Tolerance or truth? : The good, the bad and the political in the discourse of the American Family Association

Roghult, Madeleine January 2012 (has links)
This master’s thesis conducts a discourse analysis on a political organization within the New Christian Right (NCR), the American Family Association (AFA). The purpose of the study is to analyze the conditions of possibility for a politics that aims to prevent progress for LGBT rights and does so by analyzing the political terrain where operations of power produce particular and meaningful political practices. As analytical tools the study relies on a theory of the political by Ernesto Laclau and Chantal Mouffe, who together with Michel Foucault also provide an elaborate theory of power. Theoretical work by Wendy Brown provides insights into how politics can be expressed when social antagonisms are prevented from engaging in political contestation. Results of the discourse analysis trace social antagonisms in AFA discourse to a dislocation of the social where new articulatory practices have established new relationships between elements of discourse and thereby also changed the nature of social intelligibility and interaction. AFA discourse articulates family values based on the privileged signifiers of freedom, democracy and rights, which is utilized both for a separatist politics of discrimination and an inclusive politics of social assimilation.
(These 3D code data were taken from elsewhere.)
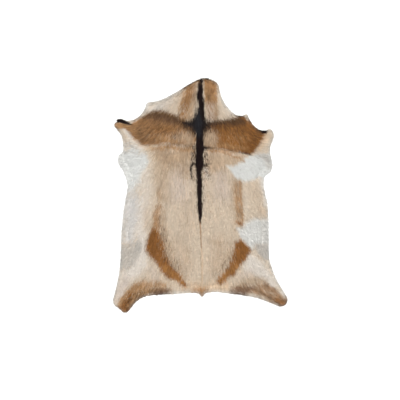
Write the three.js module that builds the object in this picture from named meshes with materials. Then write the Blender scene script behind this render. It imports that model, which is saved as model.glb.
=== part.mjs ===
import * as THREE from "three";

// A goatskin rug: one whole hide with its hair on, lying flat with the hair side up. The neck points towards
// +Y and the tail towards -Y, the four leg stubs lie out to the sides, and the flesh side is on z = 0.
// Sizes are in millimetres.

const HAIR_DEPTH = 8.5; // the floor to the top of the lying hair, on the back
const LUMP_HEIGHT = 0.9; // unevenness of the lying hair
const RIM_HEIGHT = 1.8; // hair tips at the rim, which drape over the edge of the skin
const RIM_ROUNDING = 30; // width over which the hair rises from the rim to its full depth
const RIM_STEEPNESS = 2.4; // 1 is a straight slope, more is rounder
const LOCK_WIDTH = 16; // one hair lock of the rim to the next
const ROOT_DIP = 1.2; // how far the rim is drawn in between two locks

const UNDER_TUCK = 7; // the flesh side starts this far in from the tips of the rim's hair
const EDGE_ROWS = [6.5, 15, 27]; // rows of top points along the rim, measured in from it
const ROW_GAPS = [4, 9, 9]; // the least distance between their points
const TOP_GRID = 18; // spacing of the points inside those rows
const UNDER_GRID = 42;
const GRID_GAP = 0.62; // the least distance of a grid point from another, as a share of the spacing
const LINE_STEP = 13; // spacing of the points along a hair line
const LINE_GAP = 6;
const LINE_SIDES = [0, 0.55, -0.55]; // on the line and to both sides of it, as shares of its reach
const GRID_JITTER = 1.2; // moves each grid point a little, so that no four lie on one circle

// The outline, counter-clockwise from the middle of the neck's end. Each stretch gives its points as [x, y],
// the last one being its end, and how far the tips of its hair locks stand out.
const OUTLINE = [
  { stretch: "neck end, left half", lock: 1.5, points: [[-11, 460], [-62, 431]] },
  { stretch: "neck, left side", lock: 2,
    points: [[-87, 414], [-119, 398], [-148, 384], [-183, 373], [-212, 369]] },
  { stretch: "left shoulder", lock: 2, points: [[-222, 343], [-251, 309]] },
  { stretch: "left front leg, neck side", lock: 1.5, points: [[-292, 297], [-320, 305], [-335, 300]] },
  { stretch: "left front leg, end", lock: 0, points: [[-331, 292], [-341, 288], [-343, 276]] },
  { stretch: "left front leg, belly side", lock: 2,
    points: [[-331, 260], [-315, 237], [-309, 212], [-307, 175]] },
  { stretch: "left elbow tuft", lock: 5, points: [[-321, 158], [-327, 142], [-324, 123], [-312, 107]] },
  { stretch: "left waist", lock: 2.5, points: [[-292, 53], [-290, 27]] },
  { stretch: "left belly", lock: 3, points: [[-304, -50], [-314, -171], [-316, -235]] },
  { stretch: "left flank", lock: 3, points: [[-324, -317], [-342, -394]] },
  { stretch: "left hind leg, outer side", lock: 1.5, points: [[-348, -423], [-342, -440]] },
  { stretch: "left hind leg, end", lock: 1, points: [[-326, -452], [-301, -471], [-288, -465]] },
  { stretch: "left hind leg, inner side", lock: 2, points: [[-271, -445], [-252, -424], [-228, -409]] },
  { stretch: "rump, left half", lock: 3, points: [[-190, -401], [-100, -396], [-24, -391]] },
  { stretch: "tail", lock: 0, points: [[-3, -395], [8, -408], [18, -395], [34, -390]] },
  { stretch: "rump, right half", lock: 3, points: [[66, -387], [110, -392], [174, -399], [225, -409]] },
  { stretch: "right hind leg, inner side", lock: 2, points: [[270, -427], [324, -445]] },
  { stretch: "right hind leg, end", lock: 1, points: [[343, -437], [349, -415]] },
  { stretch: "right hind leg, outer side", lock: 1.5, points: [[337, -391], [319, -362]] },
  { stretch: "right flank", lock: 3, points: [[299, -324], [287, -292], [277, -260], [273, -203]] },
  { stretch: "right belly", lock: 3, points: [[273, -139], [269, -43], [257, 19]] },
  { stretch: "right waist", lock: 2.5, points: [[253, 51], [258, 75], [274, 87]] },
  { stretch: "right elbow tuft", lock: 4, points: [[285, 103], [287, 123], [284, 142]] },
  { stretch: "right front leg, belly side", lock: 2, points: [[279, 183], [289, 218], [295, 237]] },
  { stretch: "right front leg, end", lock: 0, points: [[291, 252], [281, 264]] },
  { stretch: "right front leg, neck side", lock: 1.5,
    points: [[262, 258], [238, 261], [213, 280], [196, 306], [188, 324]] },
  { stretch: "right shoulder", lock: 1.5, points: [[169, 317], [142, 321]] },
  { stretch: "neck, right side", lock: 2, points: [[111, 349], [89, 384], [78, 416], [70, 445]] },
  { stretch: "neck end, right half", lock: 1.5, points: [[34, 466], [8, 467]] },
];

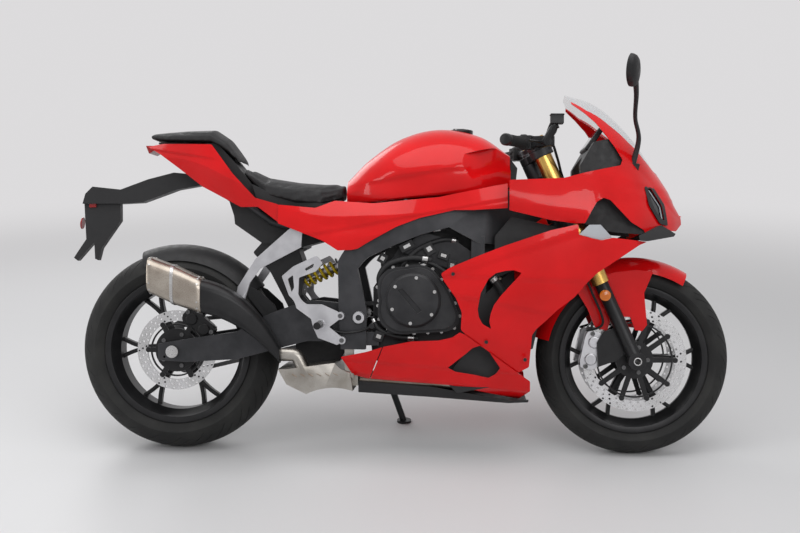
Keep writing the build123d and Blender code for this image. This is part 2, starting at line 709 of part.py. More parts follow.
engine_block = engine_block + cross_rod(front_sprocket.X, front_sprocket.Z, 0, sprocket_offset, stem_radius)
engine_block = engine_block + cross_rod(front_sprocket.X, front_sprocket.Z, sprocket_inner,
                                        sprocket_inner + sprocket_thickness, front_sprocket_radius)

radiator_shares = [(107.5, 34.5), (110.5, 33.8), (116.5, 62.5), (113.5, 63)]
radiator_half = 175
radiator_rows = [(x, z, 0) for x, z in radiator_shares]
radiator = side_prism(radiator_rows, -radiator_half, radiator_half)
radiator_lug_shares = (114.6, 60, 73.5)
radiator_lug_across = 30
lug_x, lug_low, lug_high = radiator_lug_shares
for side in (-1, 1):
    across = side * radiator_lug_across
    radiator = radiator + rod(step_point(lug_x, lug_low, across), step_point(lug_x, lug_high, across),
                              shock_shaft)

header_radius = 18
header_spacing = 72
header_bend = 60
port_radius = 24
header_shares = [
    # x, z, share of the spacing kept, place of the middle pipe across
    (99.8, 54.4, 1, 0), (104.2, 50.8, 1, 0), (102.6, 33, 1, 0), (96, 22, 0.8, -1), (78, 22.2, 0.54, -4),
    (57.9, 23.4, 0.51, -4.7),
]
port_shares = (95, 58.3)
header_pipes = []
cylinder_count = 4
for number in range(cylinder_count):
    place = number - (cylinder_count - 1) / 2
    points = [step_point(x, z, header_spacing * place * kept + middle * step)
              for x, z, kept, middle in header_shares]
    header_pipes.append(bent_rod(points, header_radius, header_bend))
    port_end = points[0] - (points[1] - points[0]).normalized() * seat_gap
    port_start = step_point(*port_shares, points[0].Y)
    engine_block = engine_block + rod(port_start, port_end, port_radius)
box_shares = [
    (36.1, 27.1, 0), (50.8, 29.2, 0.1), (55.4, 26.3, 0), (56.4, 20.7, 0.1), (42.2, 19.6, 0),
    (36.1, 22.5, 0), (33.5, 27.1, 0),
]
box_right = 185
box_left = 60
exhaust_box = side_prism(box_shares, -box_right, box_left)
inlet_shares = (54, 57.57, 24)
inlet_half = 88
inlet_height = 22
inlet_back, inlet_front, inlet_z = inlet_shares
inlet_across = 50
inlet_place = Location(step_point((inlet_back + inlet_front) / 2, inlet_z, -inlet_across))
inlet = Solid.make_box((inlet_front - inlet_back) * step, 2 * inlet_half, 2 * inlet_height)
inlet = inlet.moved(Location((-(inlet_front - inlet_back) * step / 2, -inlet_half, -inlet_height)))
exhaust_box = exhaust_box + inlet.moved(inlet_place)
box_lug_shares = [(53.6, 26, 0), (56.4, 24, 0), (56.4, 33.27, 0), (53.6, 33.27, 0)]
exhaust_box = exhaust_box + side_prism(box_lug_shares, -plate_inner - lug_wall, -plate_inner)
link_radius = 20
link_bend = 22
link_shares = [(34.03, 31.4), (39, 31.4), (41.5, 26)]
link_across_shares = -16.6
link_points = [step_point(x, z, link_across_shares * step) for x, z in link_shares]
exhaust_box = exhaust_box + bent_rod(link_points, link_radius, link_bend)
muffler_shares = [
    # x, z of the middle, half height, middle across, half width
    (-4.6, 55.6, 5.4, -22.2, 5.6),
    (4, 52.2, 5.8, -22.2, 5.8),
    (11.4, 49.3, 5.2, -21.8, 5.4),
]
shield_shares = [
    (11.43, 49.2, 5.0, -21.8, 5.2),
    (20, 46, 4.8, -21, 4.6),
    (28, 39.5, 4.0, -19.2, 3.6),
    (34, 31.4, 2.5, -16.9, 2.5),
]


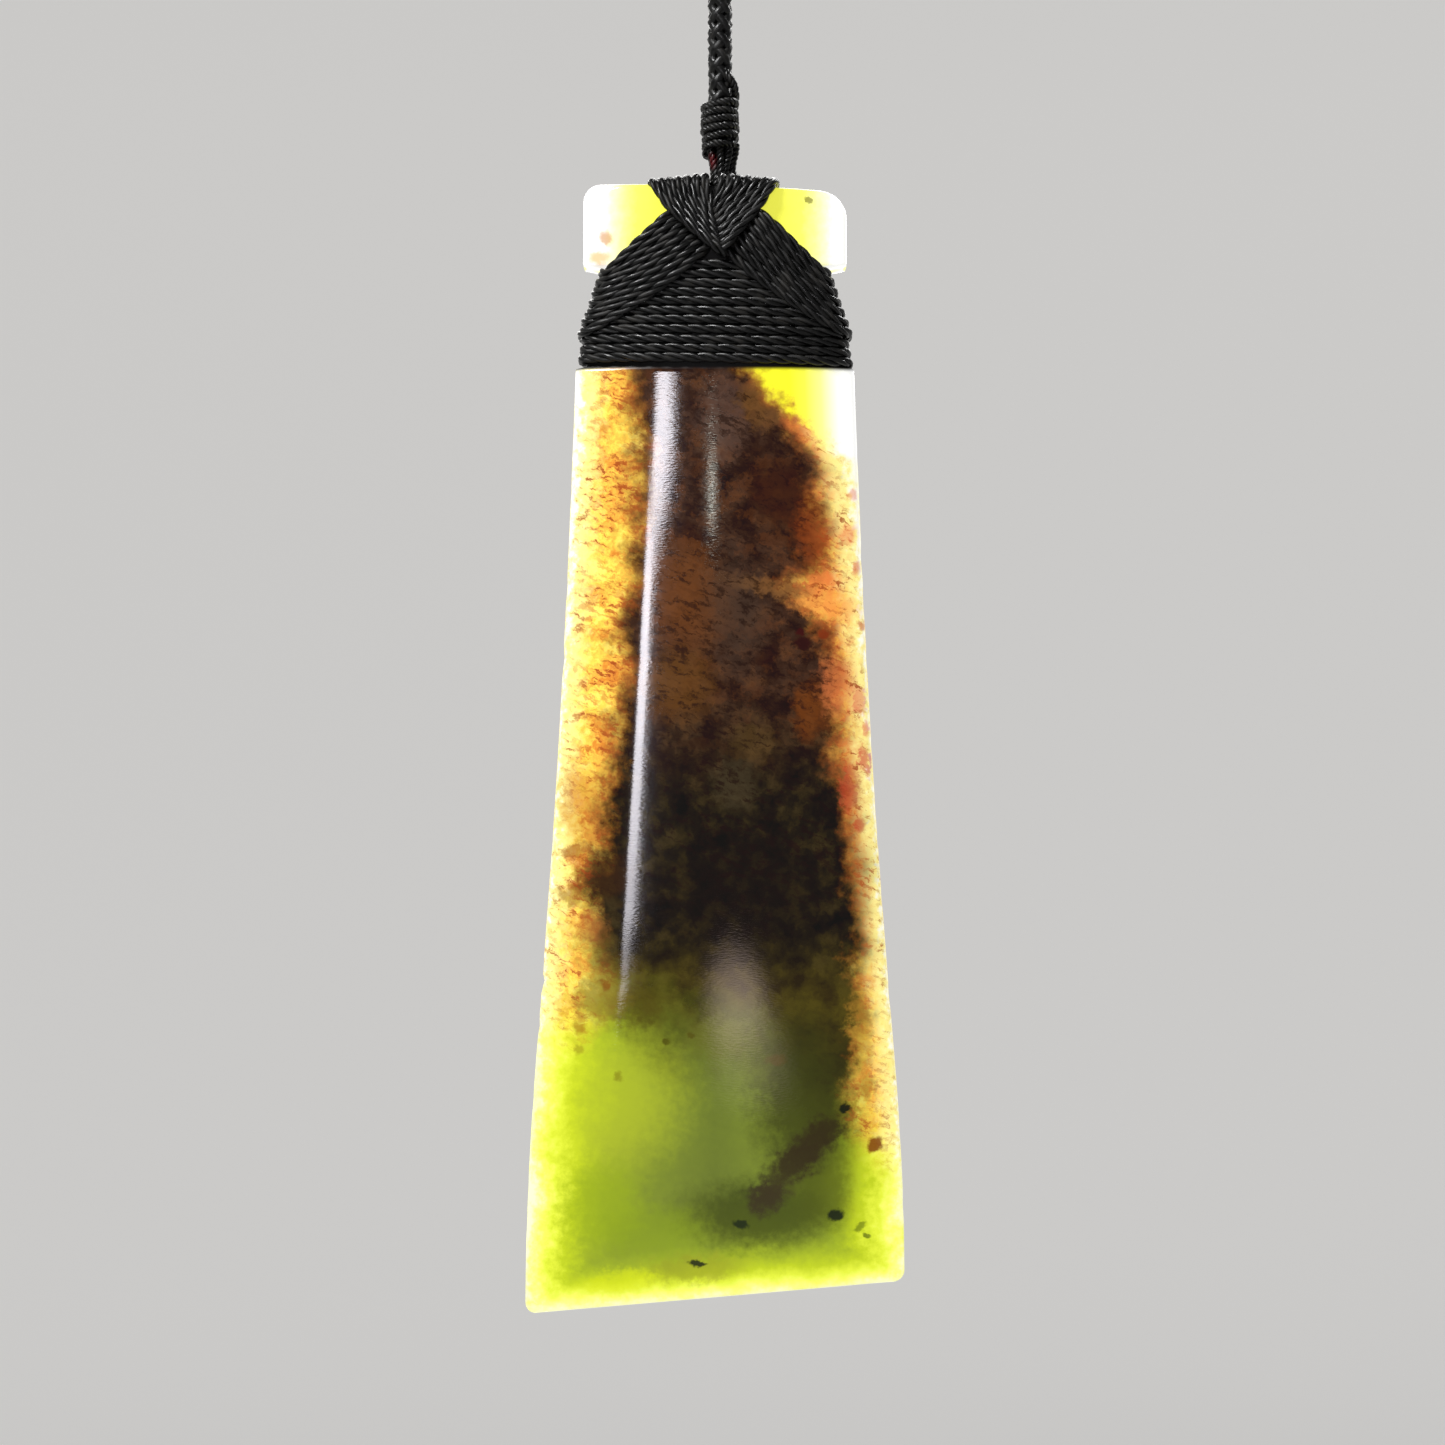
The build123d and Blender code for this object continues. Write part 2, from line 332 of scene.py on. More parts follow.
# The stone, in millimetres: depths are below the middle of the butt
toki = {
    "buttZ": -322.83,
    "shift": -0.4,
    "height": 88.4,
    "headWidth": 20.9,
    "headCrown": (0.80, 0.86),  # at the butt and at the head's underside
    "headFlank": (0.95, 1.24),
    "underCut": 0.5,  # taken off the head's width at its underside
    "neckTop": 6.806,
    "neckBottom": 14.406,
    "neckTopWidth": 15.2,
    "neckBottomWidth": 20.5,
    "waistWidth": 22.1,
    "edgeWidth": 30.4,
    "frontCrown": 4.05,
    "backCrown": 3.45,
    "flankThickness": 3.6,
    "shoulderWidth": 6.5,
    "bandShare": 0.8,
    "flatFall": 0.45,
    "flankRadius": 0.55,
    "edgeSlant": 5.0,
    "buttSlant": -1.5,
    "buttSlantEnds": 5.0,
    "cornersAtButt": (1.3, 2.2),
    "cornersAtEdge": (0.9, 0.9),
    "bevel": 0.3,
    "facePoints": (16, 18),  # across the nearly flat middle and round the band beside it
    "roundPoints": 5,
    "flankPoints": 5,
    "rimLightFade": 3.0,  # how fast the painted rim light ends across the flank
}

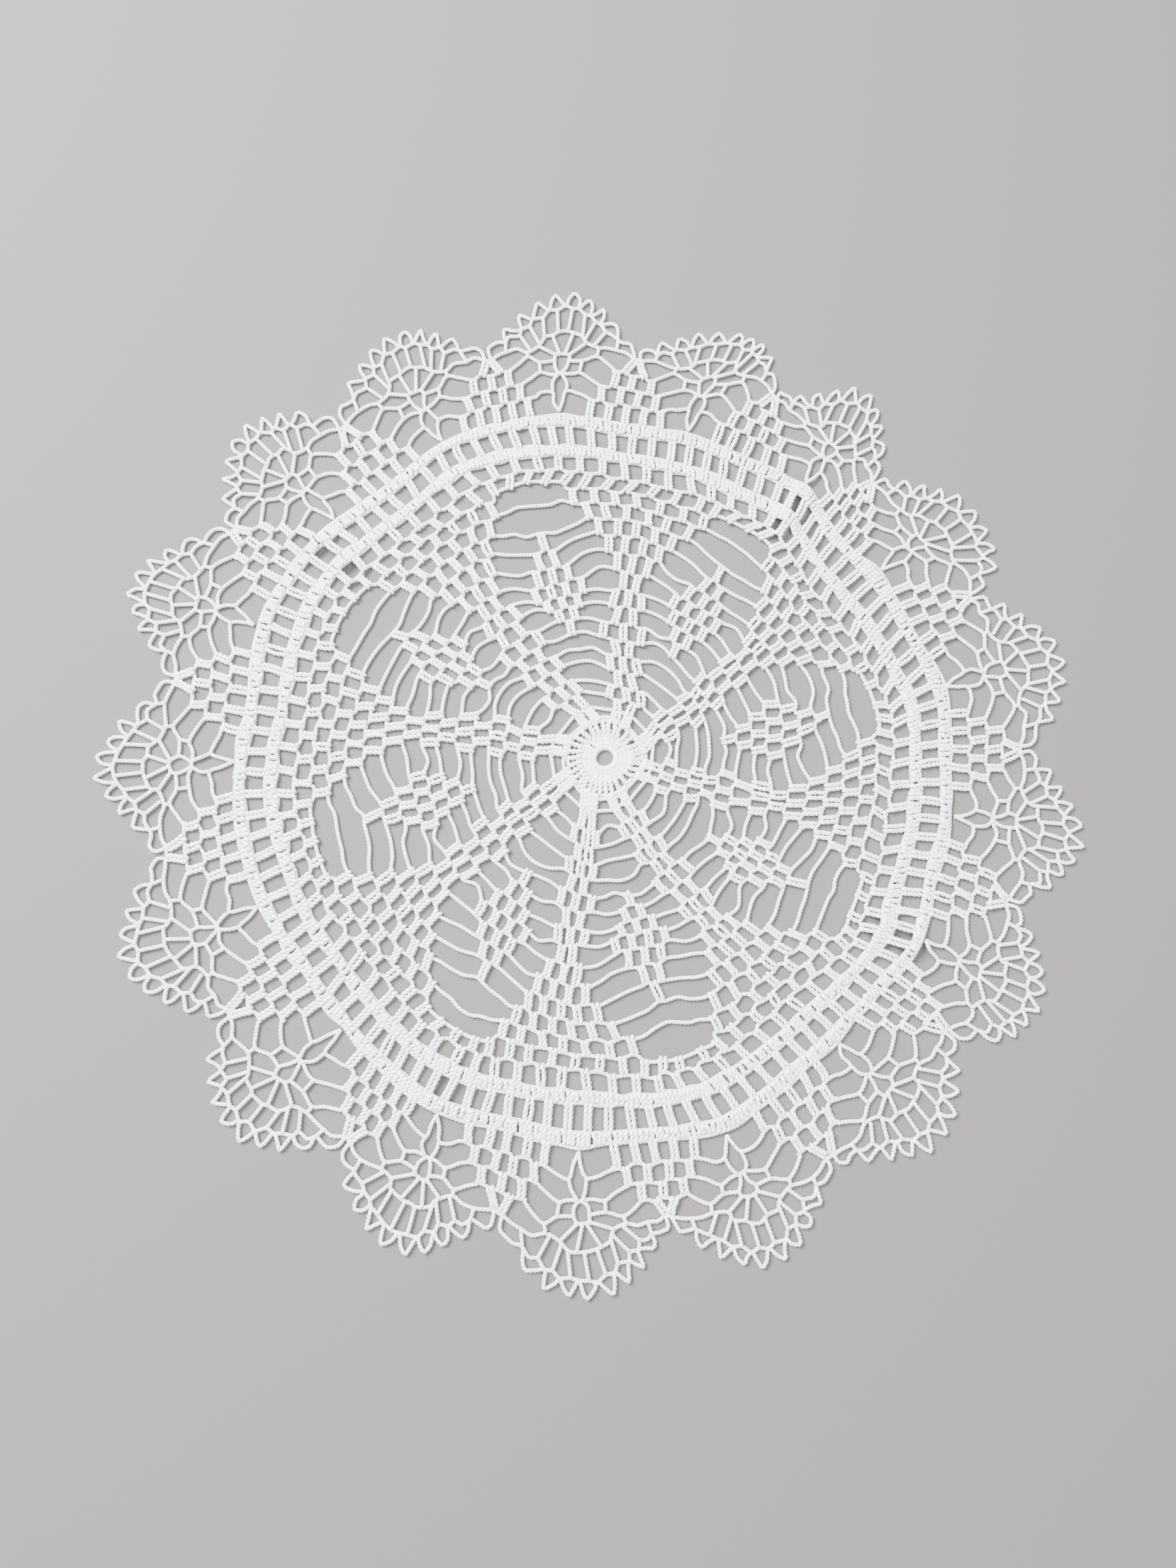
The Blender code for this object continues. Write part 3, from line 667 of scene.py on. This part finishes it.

AFA discourse shows many points of antagonism and organizes an enemy in postmodernism. Freedom as a mode of governmentality conditions the political demands that are and can be made which can be traced to a hegemonic neoliberal articulation. AFA discourse challenges neoliberal hegemony through the process of separatism, yet is intimately bound to the hegemonic way of making political demands in order to gain discursive strength and legitimacy.